Sounds reasonable to me, I never priced up that size but when I had my dealer price out a aggrimaxx 10-16 it had a list of $25k I think.


----------



## Mark Oomkes (Dec 10, 2000)

Seems a wee bit on the high side to me.


----------



## Masssnowfighter (Sep 22, 2012)

Mark Oomkes said:


> Seems a wee bit on the high side to me.


What did you pay for yours? The one thing I cant stand about the dealer in my area can never seem to get a straight answer on pricing. I paid $3k less for my 18' with a bucket mount and quick coupler then I did for my 16' with just a bucket mount. I cant decide if I got a smoking deal on the second one or completely hosed on the first one.


----------



## Mark Oomkes (Dec 10, 2000)

Masssnowfighter said:


> What did you pay for yours? The one thing I cant stand about the dealer in my area can never seem to get a straight answer on pricing. I paid $3k less for my 18' with a bucket mount and quick coupler then I did for my 16' with just a bucket mount. I cant decide if I got a smoking deal on the second one or completely hosed on the first one.


Beats me...I'd have to look.


----------



## White_Gold11 (Jan 4, 2016)

Price on the 8-13 is a touch higher then I was quoted in the fall. On our 908 we run a 10-16 and it is sized well for us. We have put on over 350 hrs this year with zero complaints and little to no wear on live edge. We plow with the storms..so if you let a foot build up every time a smaller blade would be better of course. Typically at most we are moving 6” with two ft drifts in which the little guy does get a fair workout. Good luck with your purchase!


----------



## 512high (Jan 18, 2010)

Those with the "live edge", seeing the wings are NOT carbide I believe and not "live", do you have to go over and over what you just plowed? meaning if the wings are wide open are they leaving a skim coat?

Thanks for all that have replied..


----------



## Mark Oomkes (Dec 10, 2000)

No


----------



## White_Gold11 (Jan 4, 2016)

512high said:


> Those with the "live edge", seeing the wings are NOT carbide I believe and not "live", do you have to go over and over what you just plowed? meaning if the wings are wide open are they leaving a skim coat?
> 
> Thanks for all that have replied..


Wings are carbide. And no you do not have to go over multiple times.


----------



## PALS Landscapin (Dec 3, 2011)

Order straight from MP thats what I did. Dealers are always going to mark it up.


----------



## 512high (Jan 18, 2010)

PALS Landscapin said:


> Order straight from MP thats what I did. Dealers are always going to mark it up.

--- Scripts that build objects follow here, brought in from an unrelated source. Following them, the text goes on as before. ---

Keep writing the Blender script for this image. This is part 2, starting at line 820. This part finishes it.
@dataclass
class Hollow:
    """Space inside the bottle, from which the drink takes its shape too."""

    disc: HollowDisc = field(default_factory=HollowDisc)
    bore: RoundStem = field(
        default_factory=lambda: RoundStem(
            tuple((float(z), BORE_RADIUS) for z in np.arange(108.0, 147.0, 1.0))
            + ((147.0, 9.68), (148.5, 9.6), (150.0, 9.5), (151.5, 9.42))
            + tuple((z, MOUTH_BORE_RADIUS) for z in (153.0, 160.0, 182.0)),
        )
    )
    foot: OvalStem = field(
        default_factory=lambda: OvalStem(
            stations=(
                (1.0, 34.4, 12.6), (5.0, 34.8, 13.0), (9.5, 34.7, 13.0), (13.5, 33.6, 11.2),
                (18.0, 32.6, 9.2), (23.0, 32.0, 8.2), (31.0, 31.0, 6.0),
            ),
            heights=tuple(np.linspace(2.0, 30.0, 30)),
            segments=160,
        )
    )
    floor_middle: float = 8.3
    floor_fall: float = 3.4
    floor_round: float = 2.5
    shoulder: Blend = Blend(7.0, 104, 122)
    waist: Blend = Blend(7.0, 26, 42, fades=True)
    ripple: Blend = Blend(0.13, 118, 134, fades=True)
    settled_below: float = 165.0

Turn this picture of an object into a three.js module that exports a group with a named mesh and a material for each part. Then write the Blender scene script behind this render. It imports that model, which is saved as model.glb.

Didn't think I could order direct, thought it had to be an authorized dealer etc,,,,thanks!


----------



## John_DeereGreen (Jan 2, 2011)

PALS Landscapin said:


> Order straight from MP thats what I did. Dealers are always going to mark it up.


Unless something has changed in the last 2 years...

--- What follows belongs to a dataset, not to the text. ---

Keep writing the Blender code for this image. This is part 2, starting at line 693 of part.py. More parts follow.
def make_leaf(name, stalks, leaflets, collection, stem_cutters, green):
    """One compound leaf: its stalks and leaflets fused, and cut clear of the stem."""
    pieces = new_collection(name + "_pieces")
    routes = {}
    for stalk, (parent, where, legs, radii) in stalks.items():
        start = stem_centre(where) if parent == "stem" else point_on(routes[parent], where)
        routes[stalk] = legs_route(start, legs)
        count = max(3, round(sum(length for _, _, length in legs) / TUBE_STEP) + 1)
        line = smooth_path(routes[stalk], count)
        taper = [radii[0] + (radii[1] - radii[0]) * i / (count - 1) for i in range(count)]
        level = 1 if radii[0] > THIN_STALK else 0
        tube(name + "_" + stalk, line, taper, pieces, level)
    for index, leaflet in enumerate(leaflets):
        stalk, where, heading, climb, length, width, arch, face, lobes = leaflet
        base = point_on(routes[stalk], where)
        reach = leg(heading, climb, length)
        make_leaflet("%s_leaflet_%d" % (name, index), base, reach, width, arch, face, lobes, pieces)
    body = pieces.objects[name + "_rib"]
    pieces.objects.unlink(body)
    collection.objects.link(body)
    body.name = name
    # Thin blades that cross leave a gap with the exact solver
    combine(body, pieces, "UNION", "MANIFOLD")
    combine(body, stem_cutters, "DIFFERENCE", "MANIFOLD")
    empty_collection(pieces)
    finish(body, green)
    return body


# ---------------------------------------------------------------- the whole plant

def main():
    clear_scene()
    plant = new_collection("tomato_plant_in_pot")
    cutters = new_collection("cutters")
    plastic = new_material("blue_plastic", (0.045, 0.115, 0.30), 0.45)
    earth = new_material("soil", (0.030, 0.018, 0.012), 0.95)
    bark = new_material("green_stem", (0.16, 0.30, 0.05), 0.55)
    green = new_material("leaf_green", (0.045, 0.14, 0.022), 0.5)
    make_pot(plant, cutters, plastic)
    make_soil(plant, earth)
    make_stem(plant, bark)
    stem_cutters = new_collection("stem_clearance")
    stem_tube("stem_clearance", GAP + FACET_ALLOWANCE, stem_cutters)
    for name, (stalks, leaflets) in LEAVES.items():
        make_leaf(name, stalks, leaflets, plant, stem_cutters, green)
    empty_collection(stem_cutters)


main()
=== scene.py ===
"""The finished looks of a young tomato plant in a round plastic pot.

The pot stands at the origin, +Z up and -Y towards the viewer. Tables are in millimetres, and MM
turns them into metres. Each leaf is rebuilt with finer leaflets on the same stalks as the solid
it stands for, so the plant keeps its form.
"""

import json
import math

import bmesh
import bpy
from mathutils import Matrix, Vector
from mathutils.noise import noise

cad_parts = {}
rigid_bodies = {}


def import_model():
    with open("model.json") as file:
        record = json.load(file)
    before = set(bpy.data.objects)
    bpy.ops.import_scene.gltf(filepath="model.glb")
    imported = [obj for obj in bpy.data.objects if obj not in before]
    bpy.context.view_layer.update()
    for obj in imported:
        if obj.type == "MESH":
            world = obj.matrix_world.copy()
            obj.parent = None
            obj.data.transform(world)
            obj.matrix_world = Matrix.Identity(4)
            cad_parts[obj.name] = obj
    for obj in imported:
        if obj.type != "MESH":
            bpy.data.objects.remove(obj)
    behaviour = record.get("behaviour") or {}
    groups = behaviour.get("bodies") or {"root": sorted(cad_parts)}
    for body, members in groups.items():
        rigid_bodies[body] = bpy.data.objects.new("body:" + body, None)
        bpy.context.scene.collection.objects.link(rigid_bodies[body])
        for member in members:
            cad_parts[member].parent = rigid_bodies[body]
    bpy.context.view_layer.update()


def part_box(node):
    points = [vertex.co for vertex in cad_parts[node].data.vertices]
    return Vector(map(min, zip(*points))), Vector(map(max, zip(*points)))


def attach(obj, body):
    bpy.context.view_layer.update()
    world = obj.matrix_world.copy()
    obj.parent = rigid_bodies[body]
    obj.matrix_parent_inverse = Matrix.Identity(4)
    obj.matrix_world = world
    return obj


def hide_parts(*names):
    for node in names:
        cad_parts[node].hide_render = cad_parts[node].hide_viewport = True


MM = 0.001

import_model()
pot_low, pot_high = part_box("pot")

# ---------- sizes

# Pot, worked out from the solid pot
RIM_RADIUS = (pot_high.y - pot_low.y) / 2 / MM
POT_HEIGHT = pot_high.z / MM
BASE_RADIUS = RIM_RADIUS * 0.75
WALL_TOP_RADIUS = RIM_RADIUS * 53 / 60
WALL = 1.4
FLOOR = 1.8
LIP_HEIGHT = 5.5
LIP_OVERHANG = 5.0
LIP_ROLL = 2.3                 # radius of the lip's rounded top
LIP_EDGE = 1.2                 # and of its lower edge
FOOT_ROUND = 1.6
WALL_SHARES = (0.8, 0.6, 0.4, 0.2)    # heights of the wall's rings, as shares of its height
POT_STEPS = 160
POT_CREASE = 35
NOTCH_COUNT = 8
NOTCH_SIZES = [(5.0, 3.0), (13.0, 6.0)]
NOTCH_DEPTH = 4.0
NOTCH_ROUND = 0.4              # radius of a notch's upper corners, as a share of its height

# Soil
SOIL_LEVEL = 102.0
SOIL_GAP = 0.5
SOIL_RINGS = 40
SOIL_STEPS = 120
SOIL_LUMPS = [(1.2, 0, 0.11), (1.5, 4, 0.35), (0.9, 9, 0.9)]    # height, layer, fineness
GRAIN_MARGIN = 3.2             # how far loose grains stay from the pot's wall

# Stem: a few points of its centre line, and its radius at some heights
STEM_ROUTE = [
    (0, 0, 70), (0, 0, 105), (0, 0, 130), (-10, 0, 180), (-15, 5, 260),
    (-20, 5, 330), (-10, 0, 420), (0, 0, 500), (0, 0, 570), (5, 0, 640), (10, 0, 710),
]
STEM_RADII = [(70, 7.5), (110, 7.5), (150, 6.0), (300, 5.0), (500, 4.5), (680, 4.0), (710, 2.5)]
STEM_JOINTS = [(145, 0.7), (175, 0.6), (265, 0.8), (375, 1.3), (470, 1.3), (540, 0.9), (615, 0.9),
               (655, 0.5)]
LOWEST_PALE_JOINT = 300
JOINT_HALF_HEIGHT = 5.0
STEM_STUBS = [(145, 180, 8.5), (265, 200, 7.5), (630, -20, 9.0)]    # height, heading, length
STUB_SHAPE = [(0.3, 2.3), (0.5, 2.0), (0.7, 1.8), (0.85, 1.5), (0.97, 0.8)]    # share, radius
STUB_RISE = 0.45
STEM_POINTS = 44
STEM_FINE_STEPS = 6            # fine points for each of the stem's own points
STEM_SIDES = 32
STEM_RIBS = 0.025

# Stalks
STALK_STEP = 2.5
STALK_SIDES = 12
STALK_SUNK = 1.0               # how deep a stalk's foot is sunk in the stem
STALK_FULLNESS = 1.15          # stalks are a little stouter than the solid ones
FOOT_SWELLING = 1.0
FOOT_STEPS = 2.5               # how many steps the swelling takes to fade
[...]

Metal Pless sells direct at full retail. Dealer cost is retail minus 20%. Freight is the same as it's billed to MP, which in turn bills the customer or the dealer, depending on who ordered it.

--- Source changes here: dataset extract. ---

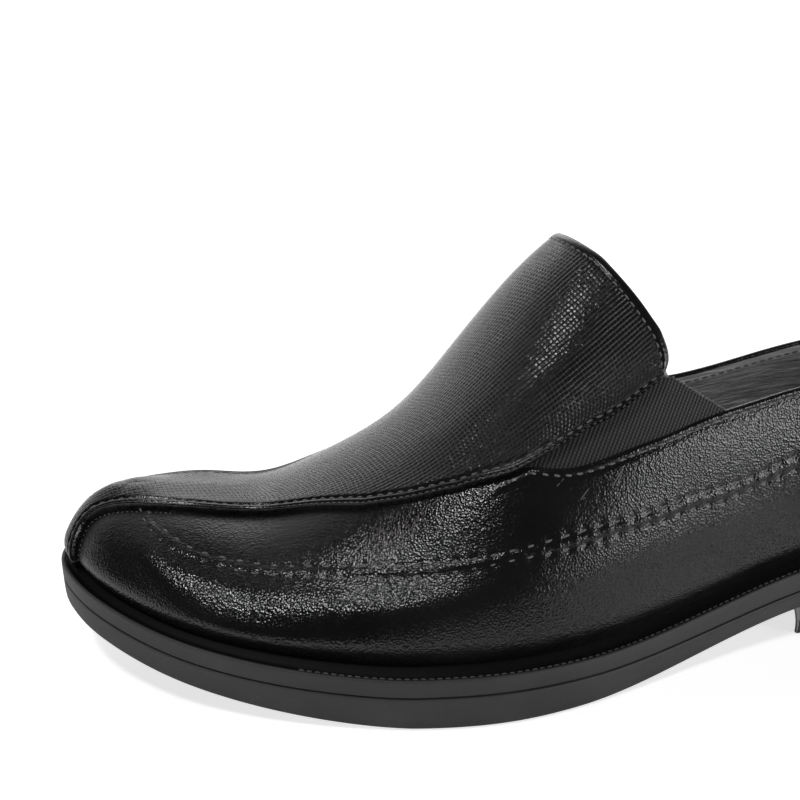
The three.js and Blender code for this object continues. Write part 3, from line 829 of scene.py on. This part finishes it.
for sideName, sign in (("outer", 1), ("inner", -1)):
    rows = seamRows[sideName]
    seamTurns = np.where(sign > 0, rows[:, 0], rounds - rows[:, 0])
    points = formPoint(seamTurns, rows[:, 1])
    pairs = np.array([swingOf(p) for p in points])
    swings = [pairs[0, 1] * 1.02, *pairs[:, 1], pairs[-1, 1] * 0.98]
    seamEdges[sideName] = curveThrough([-12, *pairs[:, 0], 190], swings)
    print("seam", sideName, np.degrees(pairs[:, 1]).round(0))


def swingAt(u, share):
    # share runs from 0 at the inner edge to 1 at the outer edge
    inner, outer = float(seamEdges["inner"](u)), float(seamEdges["outer"](u))
    return inner + (outer - inner) * share


topShares = np.linspace(0, 1, 31)
topEnds = []
for share in topShares:
    before = None
    for u in np.arange(146, 182, 0.5):
        hit = castFrom(u, swingAt(u, share))
        if hit is None:
            break
        over = hit[2] - float(collarHeight(np.array(hit)))
        if over >= 0 and before is not None:
            u = u - 0.5 * over / (over - before)
            break
        before = over
    topEnds.append(u)
topEnds = np.array(topEnds) - panel["topRoll"] + panel["reachOn"]
topEnds += panel["apexOn"] * hill(topShares - 0.5, 0.22)
topEnds -= panel["cornerPull"] * np.clip((np.abs(topShares * 2 - 1) - 0.84) / 0.16, 0, 1)**2.4
topEnd = curveThrough(topShares, topEnds)
print("tongue ends at", topEnds.round(1)[::5])
rowShares = np.r_[np.linspace(0, 0.965, panel["rows"]), np.linspace(0.965, 1, 16)[1:]]
coarse = np.linspace(0, 1, 61)
middle = np.linspace(0, 1, panel["middleColumns"] + 2)[1:-1]
panelPoints, panelNormals, panelGaps = [], [], []
coarsePoints = np.array([[castFrom(u, swingAt(u, share)) for share, u in
                          zip(coarse, panel["startAt"] + rowShare * (topEnd(coarse) - panel["startAt"]))]
                         for rowShare in rowShares])
coarseNormals = unit(np.cross(np.gradient(coarsePoints, axis=1), np.gradient(coarsePoints, axis=0)))
for n, rowShare in enumerate(rowShares):
    walked = lengthAlong(coarsePoints[n])
    width = walked[-1]
    places = np.r_[rimGaps, rimGaps[-1] + (width - 2 * rimGaps[-1]) * middle, width - rimGaps[::-1]]
    columnShares = np.interp(places, walked, coarse)
    us = panel["startAt"] + rowShare * (topEnd(columnShares) - panel["startAt"])
    panelPoints.append([castFrom(u, swingAt(u, share)) for u, share in zip(us, columnShares)])
    columnNormals = [np.interp(columnShares, coarse, coarseNormals[n, :, c]) for c in range(3)]
    panelNormals.append(np.stack(columnNormals, -1))
    panelGaps.append(np.minimum(places, width - places))
panelPoints, panelNormals = np.array(panelPoints), unit(np.array(panelNormals))
panelGaps = np.array(panelGaps)
endGap = lengthAlong(panelPoints[::-1])[::-1]
panelLift = np.interp(panelGaps, rimGaps, rimLifts)
panelLift += np.interp(endGap, *panelEndRows.T) * smoothStep(panelGaps, 0.6, 2.5)
alongPanel = lengthAlong(panelPoints[:, panelPoints.shape[1] // 2])
panelX, panelY, panelZ = np.moveaxis(panelPoints, -1, 0)
ripple = np.sin(panelX / 6.3 + 0.5 * np.sin(panelY / 8.0)) * hill(panelX - 112, 26)
panelLift += panel["rippleDeep"] * ripple * smoothStep(panelGaps, 3, 9)
panelLift -= tuckAt(panelX, panelZ - weltTopAt(panelX)) * (panelX < 40)
for hillAt, width, high, riseFrom, riseTo in panelHills:
    panelLift += high * hill(panelX - hillAt, width) * smoothStep(panelGaps, riseFrom, riseTo)
panelFace = panelPoints + panelNormals * panelLift[..., None]
onward = unit(panelPoints[-1] - panelPoints[-3])
rollRows = []
for angle in np.radians([30, 60, 90, 120, 150, 180]):
    level = -panel["tongueInside"] + (panelLift[-1] + panel["tongueInside"]) * (1 + math.cos(angle)) / 2
    reached = onward * panel["topRoll"] * math.sin(angle)
    rollRows.append(panelPoints[-1] + reached + panelNormals[-1] * level[:, None])
rollRows.append(rollRows[-1] - onward * 3.0)
panelAll = np.concatenate([panelFace, np.array(rollRows)], 0)
half = np.array([lengthAlong(row) - lengthAlong(row)[len(row) // 2] for row in panelPoints])
half = np.concatenate([half, np.repeat(half[-1:], len(rollRows), 0)], 0)
alongAll = np.r_[alongPanel, alongPanel[-1] + 0.8 * np.arange(1, len(rollRows) + 1)]
mapping = np.stack([half, np.broadcast_to(alongAll[:, None], half.shape)], -1)
gapsAll = np.minimum(panelGaps, np.broadcast_to(endGap + 2.2, panelGaps.shape))
gapsAll = np.concatenate([gapsAll, np.zeros((len(rollRows), gapsAll.shape[1]))], 0)
centrePanel = sheetPiece("panel_and_tongue", panelAll, mapping, gapsAll)
settle(centrePanel, "embossed_leather", printedLeather, "centre_panel")
print("centre panel:", len(centrePanel.data.polygons), "faces")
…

So unless you have a dealer that doesn't negotiate at all, you probably paid MORE by ordering it direct. Not less. I've only heard of 1 MP dealer quoting full retail and selling at that, and I do not believe they are even a dealer any longer.

Your mileage may vary, and things may have changed. But I doubt it. And if you buy from a dealer, there's a little more to stand on down the road if you need something. Not that many stock parts but still.


----------



## PALS Landscapin (Dec 3, 2011)

Call Paul Vandebaugh if you want a MP. He is also a member here. 1-514-608-4675 Good Luck


----------



## John_DeereGreen (Jan 2, 2011)

It’s Vanderzon.


----------